In January, JAC Motors presented a doppelganger of the Ford F-150 called the 4R3 to its domestic dealers, with plans to begin series production towards the end of the year. Naturally, photos were taken at the event and it didn't take long for the news to reach the other side of the Pacific.

At the time, JAC was planning to debut the 4R3 at last week's Auto China 2012 in Beijing, but as you may recall, that didn't happen. Why, you ask? Well, evidently, Ford did what it had to do to protect itself from JAC's unapologetic move to clone the F-150.

Speaking to Autoline's host John McElroy, Bill Coughlin, President and CEO of Ford Global Technologies and Intellectual Property Chief, said that the Blue Oval took all the necessary steps to prevent this from happening.
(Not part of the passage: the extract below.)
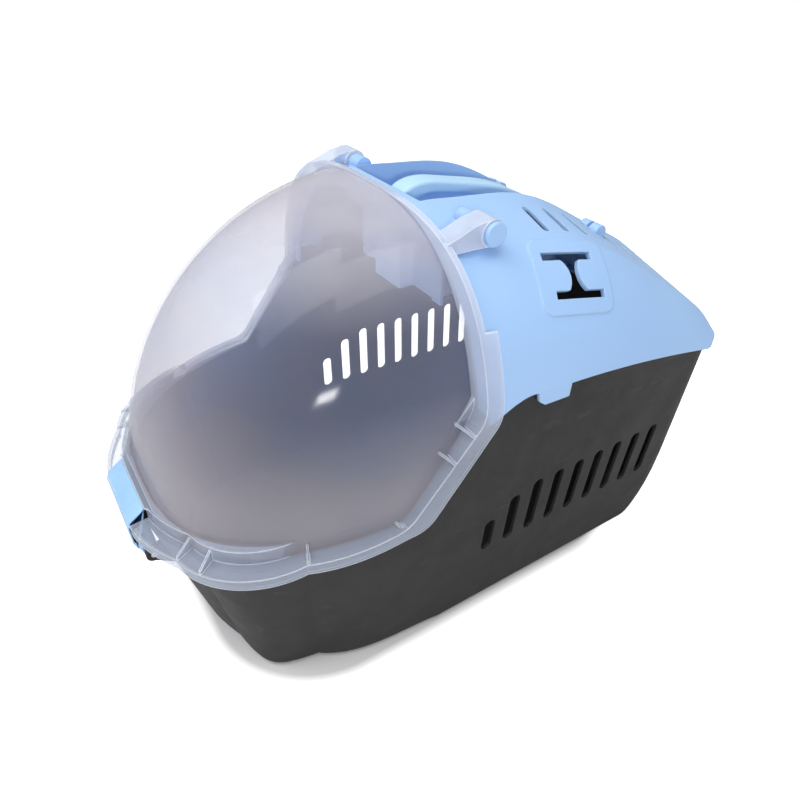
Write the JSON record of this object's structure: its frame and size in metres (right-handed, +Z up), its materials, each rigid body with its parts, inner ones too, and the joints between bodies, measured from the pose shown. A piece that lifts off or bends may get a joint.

When the conversation came to China and patents, Coughlin said: "You need patents and they are country specific, so that you need to get patents filed in China as well, and frankly, we built up quite a portfolio in trying to protect us. You don't see Ford being ripped off in China."

Asked about JAC and the 4R3, the Ford exec commented: "There were a couple of press reports that 'oh', at the Beijing Auto Show there's going to be an F-150 clone. It didn't happen. Not going to happen."

Coughlin said that Ford is very protective of its work and it immediately addressed the problem.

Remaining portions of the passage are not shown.